Interestingly, the major pipeline projects planned for the Northeast sub-region, including Maritimes and Northeast and Portland Gas Transmission, would bring a total of about 3.5 Bcf/d of additional capacity into the market, which would mean that - if the study's winter gas-demand projections for 2010 are on target - there still could be a lingering capacity shortfall even after all the projects are built.

The EEI submitted the study, along with comments, last week to FERC as part of its review of the short- and long-term demand for natural gas and capacity additions in the U.S. Northeast quadrant, which the Commission defined as all states east of the Mississippi River and north of Tennessee and North Carolina [PL99-2]. For the purposes of the study, Resource Data International Inc. (RDI) - which was commissioned by the EEI to do the review - divided the larger Northeast quadrant into three sub-regions: the Northeast, Midwest and New England.

According to the study, gas consumption by electric generators will experience significant growth in the Northeast quadrant, increasing 11% annually between 1998-2010. This compares to expected yearly growth rates of 0.6% and 0.3% in gas demand by industrial and residential/commercial customers, respectively.

On a volume basis, the EEI study anticipates gas demand for electric generation in the entire Northeast quadrant will triple to 2 Tcf/year by 2010 over the current level of 625 Bcf/year, and will more than quadruple to 2.9 Tcf/year by 2020. Three-fourths of the growth is expected to occur in the Northeast sub-region - reaching 1.6 Tcf/year by 2010 and 2.1 Tcf/year by 2020 - due to its increased reliance on combined-cycle technology to serve electric baseloads, it said. The Northeast sub-region encompasses Virginia and Washington D.C. and most of the states north of them along the East Coast.

In contrast, growth in generation-related gas demand in the Midwest sub-region will be "significantly lower" - reaching 501 Bcf/year in 2010 and 795 Bcf/year in 2020. "Through the forecast period, coal should remain the primary fuel source for baseload power production in the Midwest," the study noted. The Midwest sub-region includes Illinois, Indiana, Kentucky, Michigan, Ohio and Wisconsin.

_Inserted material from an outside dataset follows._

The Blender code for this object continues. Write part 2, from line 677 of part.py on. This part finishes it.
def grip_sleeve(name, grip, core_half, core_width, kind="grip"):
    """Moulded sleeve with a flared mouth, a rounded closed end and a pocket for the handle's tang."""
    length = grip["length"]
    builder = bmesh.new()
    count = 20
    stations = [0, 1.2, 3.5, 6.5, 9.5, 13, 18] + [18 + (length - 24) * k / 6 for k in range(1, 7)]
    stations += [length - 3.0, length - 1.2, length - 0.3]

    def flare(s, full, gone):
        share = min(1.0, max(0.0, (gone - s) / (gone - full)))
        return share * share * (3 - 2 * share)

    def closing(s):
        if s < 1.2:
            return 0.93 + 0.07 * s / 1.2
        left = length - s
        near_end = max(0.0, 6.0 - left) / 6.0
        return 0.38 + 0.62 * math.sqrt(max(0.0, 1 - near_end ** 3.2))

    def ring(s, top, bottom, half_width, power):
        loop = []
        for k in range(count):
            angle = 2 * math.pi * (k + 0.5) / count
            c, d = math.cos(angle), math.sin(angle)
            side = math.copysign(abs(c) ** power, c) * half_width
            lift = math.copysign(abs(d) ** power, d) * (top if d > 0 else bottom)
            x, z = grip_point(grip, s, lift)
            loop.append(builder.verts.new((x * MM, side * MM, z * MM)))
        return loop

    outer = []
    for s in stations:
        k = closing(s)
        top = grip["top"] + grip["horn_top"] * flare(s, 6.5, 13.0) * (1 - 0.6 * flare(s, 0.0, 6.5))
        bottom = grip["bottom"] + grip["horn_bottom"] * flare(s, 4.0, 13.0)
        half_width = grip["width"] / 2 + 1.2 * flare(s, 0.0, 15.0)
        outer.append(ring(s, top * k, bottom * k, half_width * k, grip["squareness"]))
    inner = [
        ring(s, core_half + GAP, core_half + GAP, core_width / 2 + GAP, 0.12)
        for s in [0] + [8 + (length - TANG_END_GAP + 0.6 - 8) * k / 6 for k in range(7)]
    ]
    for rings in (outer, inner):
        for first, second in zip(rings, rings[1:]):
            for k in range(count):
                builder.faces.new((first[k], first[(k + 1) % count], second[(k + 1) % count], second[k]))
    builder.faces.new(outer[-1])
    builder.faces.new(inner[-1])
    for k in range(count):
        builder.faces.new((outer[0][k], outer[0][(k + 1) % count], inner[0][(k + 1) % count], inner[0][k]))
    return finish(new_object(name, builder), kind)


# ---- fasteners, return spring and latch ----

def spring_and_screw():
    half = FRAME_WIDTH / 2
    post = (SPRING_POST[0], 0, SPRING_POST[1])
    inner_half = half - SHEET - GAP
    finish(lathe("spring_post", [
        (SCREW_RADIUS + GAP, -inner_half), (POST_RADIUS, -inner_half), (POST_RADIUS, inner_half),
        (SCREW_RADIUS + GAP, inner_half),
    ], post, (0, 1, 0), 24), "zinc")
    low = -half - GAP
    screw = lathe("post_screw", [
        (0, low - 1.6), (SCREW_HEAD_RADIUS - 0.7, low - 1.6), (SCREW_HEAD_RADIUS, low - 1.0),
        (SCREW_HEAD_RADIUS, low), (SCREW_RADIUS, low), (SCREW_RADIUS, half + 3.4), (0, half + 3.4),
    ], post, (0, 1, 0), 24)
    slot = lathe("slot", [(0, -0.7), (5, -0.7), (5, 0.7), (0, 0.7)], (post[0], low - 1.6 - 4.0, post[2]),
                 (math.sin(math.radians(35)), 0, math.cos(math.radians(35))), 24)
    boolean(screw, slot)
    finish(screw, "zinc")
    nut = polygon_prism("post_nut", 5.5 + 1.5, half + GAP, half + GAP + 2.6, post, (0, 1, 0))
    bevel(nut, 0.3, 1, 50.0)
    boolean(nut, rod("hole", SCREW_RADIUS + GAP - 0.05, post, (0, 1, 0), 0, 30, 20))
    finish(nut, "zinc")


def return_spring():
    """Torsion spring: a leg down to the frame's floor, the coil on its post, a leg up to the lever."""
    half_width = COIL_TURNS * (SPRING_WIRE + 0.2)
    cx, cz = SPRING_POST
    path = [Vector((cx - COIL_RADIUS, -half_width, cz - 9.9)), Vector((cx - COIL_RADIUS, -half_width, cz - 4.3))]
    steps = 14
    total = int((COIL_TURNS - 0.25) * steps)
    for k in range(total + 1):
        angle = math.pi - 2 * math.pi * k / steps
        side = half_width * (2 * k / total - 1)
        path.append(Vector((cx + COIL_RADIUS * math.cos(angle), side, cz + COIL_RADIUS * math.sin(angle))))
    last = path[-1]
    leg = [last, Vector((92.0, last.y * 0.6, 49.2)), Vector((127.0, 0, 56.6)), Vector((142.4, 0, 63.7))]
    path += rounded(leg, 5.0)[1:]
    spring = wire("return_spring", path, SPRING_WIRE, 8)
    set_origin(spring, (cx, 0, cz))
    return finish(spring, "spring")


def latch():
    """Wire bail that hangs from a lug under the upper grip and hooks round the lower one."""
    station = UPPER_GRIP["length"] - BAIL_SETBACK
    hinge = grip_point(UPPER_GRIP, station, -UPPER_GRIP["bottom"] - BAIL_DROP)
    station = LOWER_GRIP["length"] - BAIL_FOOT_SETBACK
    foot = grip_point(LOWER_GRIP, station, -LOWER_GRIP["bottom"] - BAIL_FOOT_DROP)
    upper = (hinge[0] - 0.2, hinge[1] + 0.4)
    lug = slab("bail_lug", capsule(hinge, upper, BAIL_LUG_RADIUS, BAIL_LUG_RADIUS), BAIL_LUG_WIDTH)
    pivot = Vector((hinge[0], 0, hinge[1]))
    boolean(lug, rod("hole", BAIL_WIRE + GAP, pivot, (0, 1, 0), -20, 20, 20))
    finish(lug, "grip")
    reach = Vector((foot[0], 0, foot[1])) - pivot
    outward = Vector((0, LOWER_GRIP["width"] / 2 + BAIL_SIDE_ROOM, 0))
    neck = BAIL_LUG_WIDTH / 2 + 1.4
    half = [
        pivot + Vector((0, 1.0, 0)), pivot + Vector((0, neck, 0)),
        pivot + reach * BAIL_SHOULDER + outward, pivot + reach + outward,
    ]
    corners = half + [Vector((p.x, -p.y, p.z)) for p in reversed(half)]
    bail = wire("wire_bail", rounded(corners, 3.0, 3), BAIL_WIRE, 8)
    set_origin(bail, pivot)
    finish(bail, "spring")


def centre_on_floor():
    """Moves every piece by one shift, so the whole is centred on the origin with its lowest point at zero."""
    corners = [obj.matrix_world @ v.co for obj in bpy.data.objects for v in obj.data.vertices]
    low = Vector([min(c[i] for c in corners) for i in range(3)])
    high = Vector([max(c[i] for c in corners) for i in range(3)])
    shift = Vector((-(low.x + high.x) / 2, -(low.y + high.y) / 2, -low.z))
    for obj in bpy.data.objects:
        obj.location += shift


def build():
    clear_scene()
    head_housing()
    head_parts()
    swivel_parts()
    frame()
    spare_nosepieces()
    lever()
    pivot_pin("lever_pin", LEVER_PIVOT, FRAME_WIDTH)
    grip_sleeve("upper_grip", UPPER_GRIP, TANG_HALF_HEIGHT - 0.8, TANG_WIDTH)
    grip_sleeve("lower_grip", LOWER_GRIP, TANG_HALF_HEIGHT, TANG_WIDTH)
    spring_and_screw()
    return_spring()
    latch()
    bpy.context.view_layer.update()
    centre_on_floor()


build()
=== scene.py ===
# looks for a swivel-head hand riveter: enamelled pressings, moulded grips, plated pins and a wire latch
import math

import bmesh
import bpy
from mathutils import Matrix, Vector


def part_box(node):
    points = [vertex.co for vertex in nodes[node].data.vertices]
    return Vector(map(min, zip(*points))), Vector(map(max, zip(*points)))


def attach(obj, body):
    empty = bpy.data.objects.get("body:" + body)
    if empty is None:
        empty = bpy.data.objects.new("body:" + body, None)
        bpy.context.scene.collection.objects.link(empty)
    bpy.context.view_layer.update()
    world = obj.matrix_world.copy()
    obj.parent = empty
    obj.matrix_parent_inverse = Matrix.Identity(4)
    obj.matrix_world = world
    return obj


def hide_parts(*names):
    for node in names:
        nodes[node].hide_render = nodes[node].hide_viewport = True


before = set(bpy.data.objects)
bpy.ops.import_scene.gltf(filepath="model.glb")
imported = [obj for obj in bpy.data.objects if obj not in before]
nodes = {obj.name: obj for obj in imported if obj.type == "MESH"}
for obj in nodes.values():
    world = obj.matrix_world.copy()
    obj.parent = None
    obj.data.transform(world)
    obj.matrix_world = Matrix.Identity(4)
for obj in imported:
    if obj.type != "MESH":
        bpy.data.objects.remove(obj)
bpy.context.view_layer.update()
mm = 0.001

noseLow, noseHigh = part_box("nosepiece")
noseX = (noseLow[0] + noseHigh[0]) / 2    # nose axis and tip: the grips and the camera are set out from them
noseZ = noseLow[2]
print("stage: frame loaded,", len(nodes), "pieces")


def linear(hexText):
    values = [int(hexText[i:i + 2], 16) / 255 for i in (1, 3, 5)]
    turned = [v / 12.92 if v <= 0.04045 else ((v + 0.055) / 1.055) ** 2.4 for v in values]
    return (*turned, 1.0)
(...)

The volumetric gas requirements of electric generators in the Northeast quadrant still will lag behind industrial customers (2.7 Tcf/year) in 2010, but EEI anticipates electric generators will overtake industrials by 2020. Residential/commercial customers are expected to continue to account for the largest chunk of gas demand in the Northeast quadrant market - half of the expected total 9.7 Tcf/year demand in 2010 and half of the anticipated 10.6 Tcf/year demand in 2020.

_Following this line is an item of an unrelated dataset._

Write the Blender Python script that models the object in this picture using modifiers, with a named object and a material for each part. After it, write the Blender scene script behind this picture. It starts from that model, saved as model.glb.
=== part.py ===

Underlying the anticipated gas growth are the gas-fired generating capacity additions that are planned for the Northeast quadrant over the next two decades, according to EEI. It estimates 18,000 MWs of gas combined-cycle (CC) units and 39,000 MWs of combustion turbine (CT) capacity will be built by 2010, followed by an additional 27,454 MWs of CC units and 54,146 MWs of CT capacity by 2020. It estimates about 5,000 MWs for the New England subregion are either under construction or have been approved and financed.

EEI said it is concerned that the trend towards gas-fired CC units in the New England sub-region, which would be used to serve baseload generation needs, could put a squeeze on the existing pipeline capacity in the area since the demand will "coincide" with the traditional seasonal heating demand.

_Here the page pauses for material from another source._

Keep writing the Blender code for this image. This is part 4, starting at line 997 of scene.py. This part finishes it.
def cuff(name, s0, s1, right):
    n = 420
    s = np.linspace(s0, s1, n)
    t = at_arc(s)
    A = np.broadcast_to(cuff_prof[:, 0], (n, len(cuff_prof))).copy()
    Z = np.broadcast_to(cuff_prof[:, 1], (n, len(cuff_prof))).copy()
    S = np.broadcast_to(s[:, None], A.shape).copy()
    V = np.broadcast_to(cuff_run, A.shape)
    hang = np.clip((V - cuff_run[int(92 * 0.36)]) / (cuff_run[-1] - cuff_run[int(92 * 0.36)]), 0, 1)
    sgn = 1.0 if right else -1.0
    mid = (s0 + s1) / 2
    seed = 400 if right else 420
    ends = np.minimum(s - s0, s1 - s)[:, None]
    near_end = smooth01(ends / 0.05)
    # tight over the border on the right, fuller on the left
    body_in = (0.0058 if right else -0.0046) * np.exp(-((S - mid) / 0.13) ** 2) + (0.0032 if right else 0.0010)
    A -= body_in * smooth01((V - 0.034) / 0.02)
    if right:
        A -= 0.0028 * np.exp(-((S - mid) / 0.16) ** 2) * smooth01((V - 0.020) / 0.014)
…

The study estimates the average winter gas demand for the entire Northeast quadrant currently is about 34 Bcf/d while current capacity is about 30 Bcf/d, augmented by 38 Bcf/d of storage withdrawal capacity and 6 Bcf/d of LNG peaking supplies.

The EEI report singled out the New England sub-region, saying that it is undergoing a "dramatic transformation" as a large portion of its electric generation base shifts to natural gas. This could put "significant stress" on pipelines, resulting in capacity shortages as early as 2002 if no new "greenfield" projects or expansions are seen, the study said. It estimated that current pipeline capacity in New England was about 2.7 Bcf/d - which is nearly equal to the existing daily gas demand for commercial and industrial customers in the sub-region (between 2.2 and 2.6 Bcf).

New England generators have accounted for only a "small portion" of monthly gas demand in the sub-region over the past years - not exceeding 400 MMcf/d in the summer peak period, and averaging close to 100 MMcf/d during the winter. But the EEI study predicts this is about to change, with gas expected to fuel more than 40% of New England generation by 2010 and about 60% by 2020.

The winter peaks for gas demand by New England generators are forecasted to reach 1 Bcf/d by 2002. When combined with the historic non-generation demand peaks of 2.4 Bcf/d for that market, total peak month gas demand could exceed 3.4 Bcf/d, the study said.

A tight market for pipeline capacity in the New England sub-region will drive the transportation component of gas prices upwards, which will result in higher overall gas prices and higher electricity prices, the EEI study pointed out.

The study authors say they expect gas prices in all regions to climb as the result of the increased role for gas in power generation. In New England specifically, prices are projected to rise to $3/Mcf from $2.50/Mcf by 2010. This scenario assumes that major pipeline projects - such as Alliance Pipeline, Portland Natural Gas Transmission and Maritimes and Northeast - will be built. But if just limited expansions occur in the New England sub-region, gas prices would climb even higher - hitting about $3.25/Mcf in 2010 and about $4.25/Mcf in 2018.

And that won't be good news for electricity, EEI said. "Gas price increases that result from a lack of competition in the pipeline market will be directly transferred to the market clearing price in wholesale electricity markets. This will increase the price of every MW sold throughout the region when gas-fired generation is at the margin."